After lunch, I managed to avoid the Tribe members by keeping close to Sharee. She introduced me to a few members of the Sunshine Sisters, an African American gang that she hung out with. She was like the prison den mother, acting as a liaison of sorts between the groups and organizing the smuggling of contraband. She was a regular Boston Tea Party Patriot, minus the Boston part, the tea, and the patriotism.

Each new day was a learning experience. I was shocked to hear that women smuggled in porn, they hooked up inside, and then some resumed a normal life of sorts outside of here. Whatever the definition of normal was, it wasn’t for me. I got along well with the other women and kept my mouth shut. Getting back to our cell after dinner I found a bundle on top of my bunk.

“Sharee, what’s that?”

“What’s what, honey pie?”

“Uh, you know what.” Annoyed, my brow furrowed as I looked over my shoulder. “I asked you to not get me anything.” I reached up pulling the stuff down. Shit like this was going to be nothing but trouble for me.

“Girl, I didn’t talk to nobody. You get your crazy head on straight.” Waving me off, she resumed doing her own thing, checking out her own stash of items. Would we always be this particular about the few meager possessions we had?

“Right, okay.” I looked over the items in my hands. A pair of shoes, new, and my size were the most obvious. The best part was how clean they smelled, new rubber soles and fresh. I never thought new shoes would be that life affirming and hopeful, but they were. Inside the one shoe was a bottle of shampoo and conditioner, a new toothbrush and toothpaste, the kinds of things I wouldn’t be able to buy from the comissary yet. In the other shoe, a pair of pale pink cotton underwear tucked down into the toe. It wasn’t the regulation white cotton shit everyone else got. This pair was pretty, delicate, and edged in lace so fine it rippled against my fingertips as I touched it.

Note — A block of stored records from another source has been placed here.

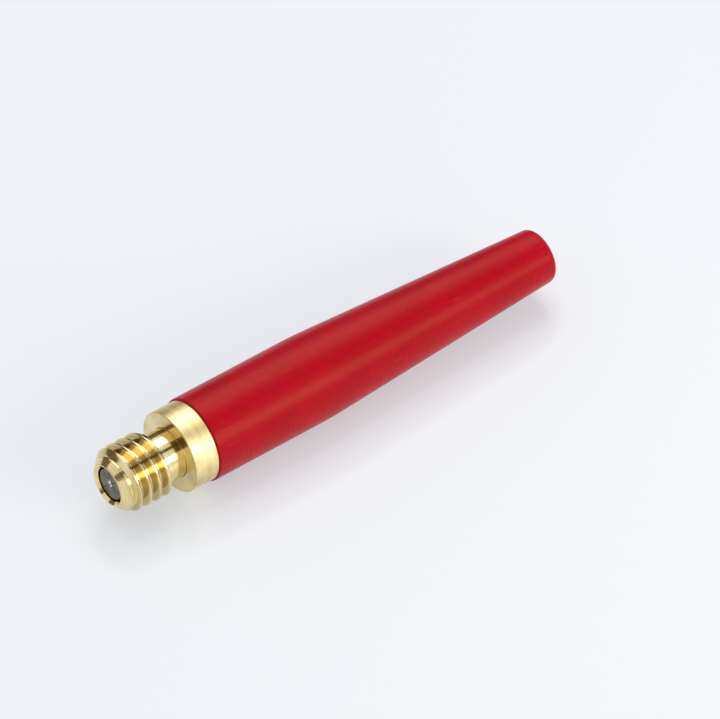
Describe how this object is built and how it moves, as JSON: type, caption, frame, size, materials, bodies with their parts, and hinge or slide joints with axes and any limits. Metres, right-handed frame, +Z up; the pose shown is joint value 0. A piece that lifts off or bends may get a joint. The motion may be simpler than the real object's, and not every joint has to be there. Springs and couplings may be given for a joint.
{
  "type": "pin vise drill",
  "caption": "Hand pin vise: tapered plastic handle, brass collar, threaded brass chuck nose with a sprung split collet, and drill storage in the handle.",
  "frame": {"origin": "centre of the brass collar's front face, on the tool's axis, where a chuck cap stops", "axes": "+X along the tool's axis towards the palm end of the handle, -X out of the threaded nose, +Z up with the tool lying on its side"},
  "size_m": [0.0924, 0.0154, 0.0152],
  "materials": {
    "red_acetal": "turned acetal rod, semi-gloss, with fine rings from the lathe tool",
    "turned_brass": "turned and polished brass",
    "blackened_steel": "hardened and oil-blackened steel, faced on the lathe",
    "spring_steel": "bright drawn spring wire and washer"
  },
  "bodies": {
    "handle": {"handle_grip": "red_acetal", "handle_insert": "turned_brass"},
    "collar": {"collar_ring": "turned_brass"},
    "nose": {"nose_body": "turned_brass", "collar_snap_ring": "spring_steel", "collet_spring": "spring_steel"},
    "collet": {"collet": "blackened_steel", "collet_snap_ring": "spring_steel"},
    "seat": {"spring_seat": "spring_steel"},
    "stop": {"stop_screw": "blackened_steel"}
  },
  "joints": [
    {"name": "collar_travel", "type": "slide", "parent": "handle", "child": "collar", "axis": [-1, 0, 0], "range_m": [0, 0.008]},
    {"name": "nose_turn", "type": "hinge", "parent": "collar", "child": "nose", "pos_m": [0, 0, 0], "axis": [-1, 0, 0], "range_deg": [-0.5, 2880.5]},
    {"name": "collet_slide", "type": "slide", "parent": "nose", "child": "collet", "axis": [1, 0, 0], "range_m": [0, 0.0012], "stiffness_N_per_m": 600, "springref_m": -0.0015, "deforming": ["collet_spring"]},
    {"name": "seat_travel", "type": "slide", "parent": "nose", "child": "seat", "axis": [1, 0, 0], "range_m": [0, 0.0005]},
    {"name": "stop_turn", "type": "hinge", "parent": "seat", "child": "stop", "pos_m": [0, 0, 0], "axis": [1, 0, 0], "range_deg": [-0.5, 360.5]}
  ],
  "couplings": [
    {"joint": "nose_turn", "follows": "collar_travel", "rad_per_m": 6283.2},
    {"joint": "stop_turn", "follows": "seat_travel", "rad_per_m": 12566}
  ]
}
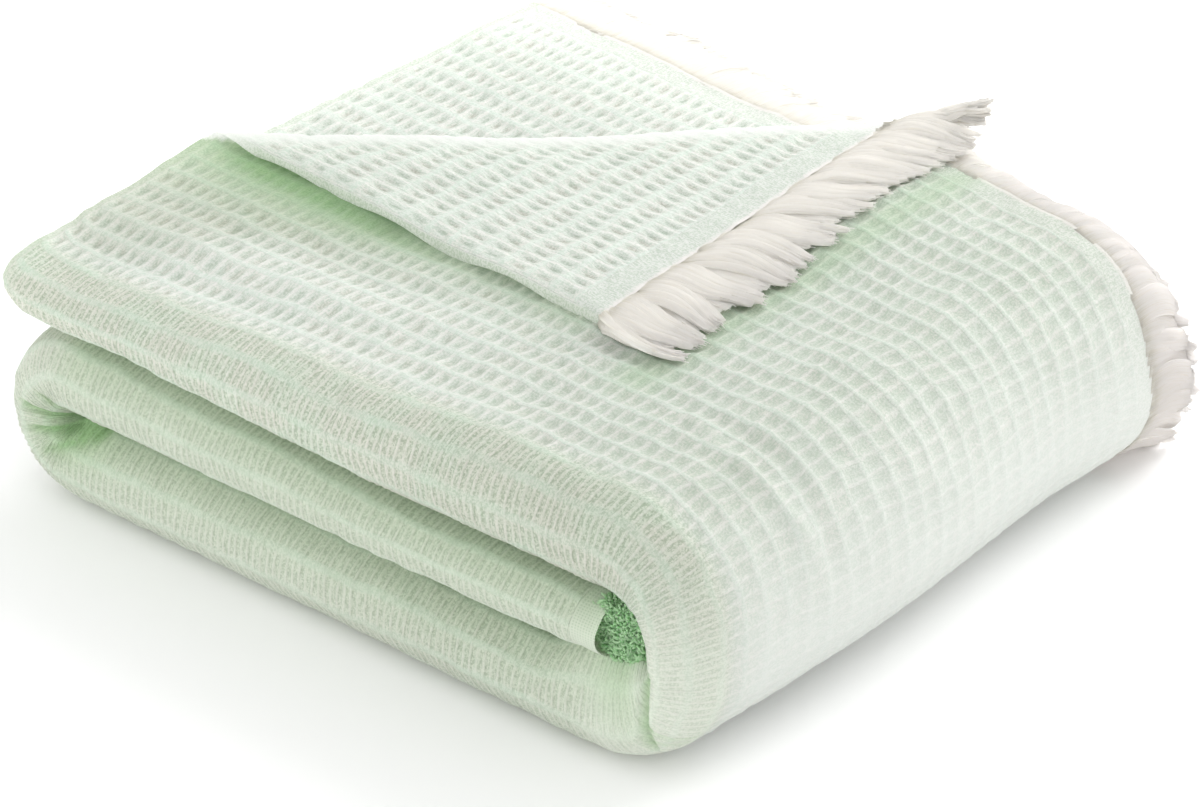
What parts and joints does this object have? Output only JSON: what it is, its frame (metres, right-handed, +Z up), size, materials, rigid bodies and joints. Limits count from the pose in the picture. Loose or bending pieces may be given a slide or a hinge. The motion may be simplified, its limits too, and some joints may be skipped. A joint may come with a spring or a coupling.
{
  "type": "waffle weave cotton blanket",
  "caption": "Waffle weave cotton blanket with fringed ends, folded in layers and rolled up, with a corner of the top layer folded over.",
  "frame": {"origin": "centre of the footprint, on the surface it lies on", "axes": "+Z up; -Y faces the folded front edges; +X points to the rounded side where the layers turn down"},
  "size_m": [0.4538, 0.4588, 0.1566],
  "materials": {
    "mint_cotton": "matt waffle weave in mint and white yarn",
    "undyed_cotton": "matt loose yarn"
  },
  "bodies": {
    "root": {"blanket": "mint_cotton", "fringe_top_end": "undyed_cotton", "fringe_second_end": "undyed_cotton"}
  },
  "joints": []
}
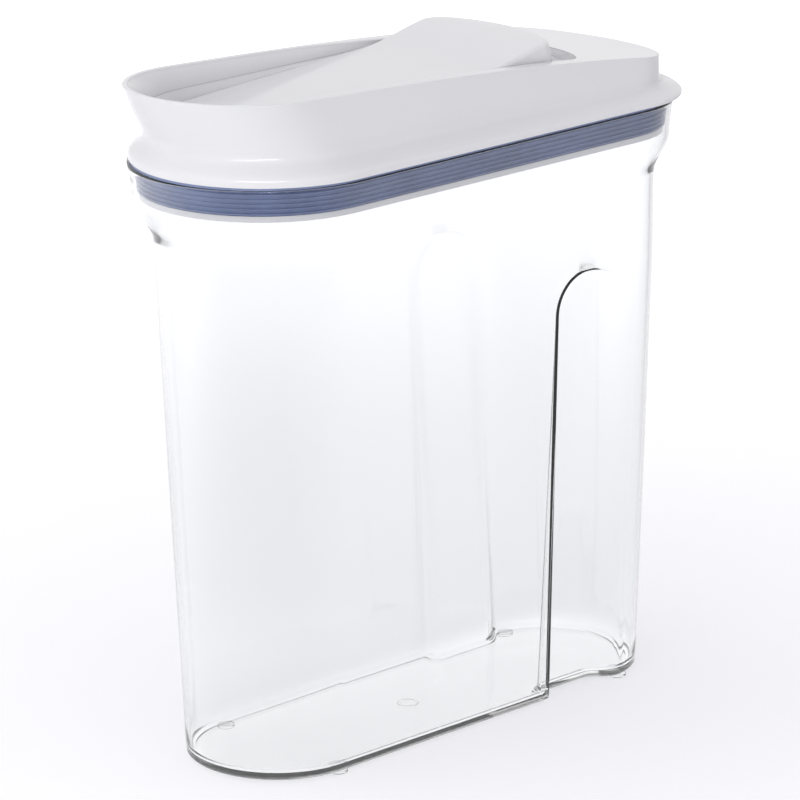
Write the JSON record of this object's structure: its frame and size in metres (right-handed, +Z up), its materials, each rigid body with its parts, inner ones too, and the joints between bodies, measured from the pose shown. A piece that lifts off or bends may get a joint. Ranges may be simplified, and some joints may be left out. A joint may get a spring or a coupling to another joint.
{
  "type": "cereal container with flip spout",
  "caption": "Clear tapered dry-food container with grip recesses, a press-in lid with a ribbed gasket, and a ramp-shaped flip cap over the pouring spout.",
  "frame": {"origin": "on the table, below the middle of the container's bounding box", "axes": "+Z up, the spout points to -Y, the width runs along X"},
  "size_m": [0.1104, 0.2695, 0.2837],
  "materials": {
    "clear_plastic": "clear, polished",
    "white_plastic": "smooth satin",
    "frame_plastic": "smooth satin",
    "gasket_rubber": "matte silicone",
    "cap_plastic": "smooth satin",
    "liner_plastic": "smooth satin",
    "spout_rubber": "matte silicone",
    "pin_steel": "ground"
  },
  "bodies": {
    "vessel": {"container_body": "clear_plastic"},
    "lid": {"lid_shell": "white_plastic", "lid_frame": "frame_plastic", "rim_gasket": "gasket_rubber", "hinge_pin": "pin_steel"},
    "cap": {"flip_cap": "cap_plastic", "cap_liner": "liner_plastic", "spout_gasket": "spout_rubber"}
  },
  "joints": [
    {"name": "lid_lift", "type": "slide", "parent": "vessel", "child": "lid", "axis": [0, 0, 1], "range_m": [0, 0.06]},
    {"name": "cap_hinge", "type": "hinge", "parent": "lid", "child": "cap", "pos_m": [0, 0.0558, 0.2701], "axis": [-1, 0, 0], "range_deg": [0, 95]}
  ]
}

I’d have to be careful wearing them because I didn’t need any undue reactions if I was caught with something pretty. Something someone might covet. I just didn’t need any more attention.

My fairy godmother or guardian angel had come in and given me the basic necessities for surviving in here while making me feel girly again. I was cautiously grateful if a little paranoid.

Who did stuff like this?

“Anything good?”

“Nothing worth sharing,” I lied prying off my disgusting wet shoes in favor of the new ones. I used a rough paper towel to wipe my feet clean putting the shoes on. I went to put the underwear in my one drawer under the stack of three white pairs I was currently issued. Unrolling them, a small piece of paper fell out, and I looked around and picked it up. Sharee was busy straightening her stuff and giving her bed tucked in hospital corners. No one was paying me any attention for once. My back to the room, I unrolled the paper cautiously so it wouldn’t make a sound and read the hastily scrawled note.

No need to say thank you. I hope they’re the right size.

The note was unsigned, but there was only one person who could have done it.

The warden, damn him. I didn’t know if I should smile or cry.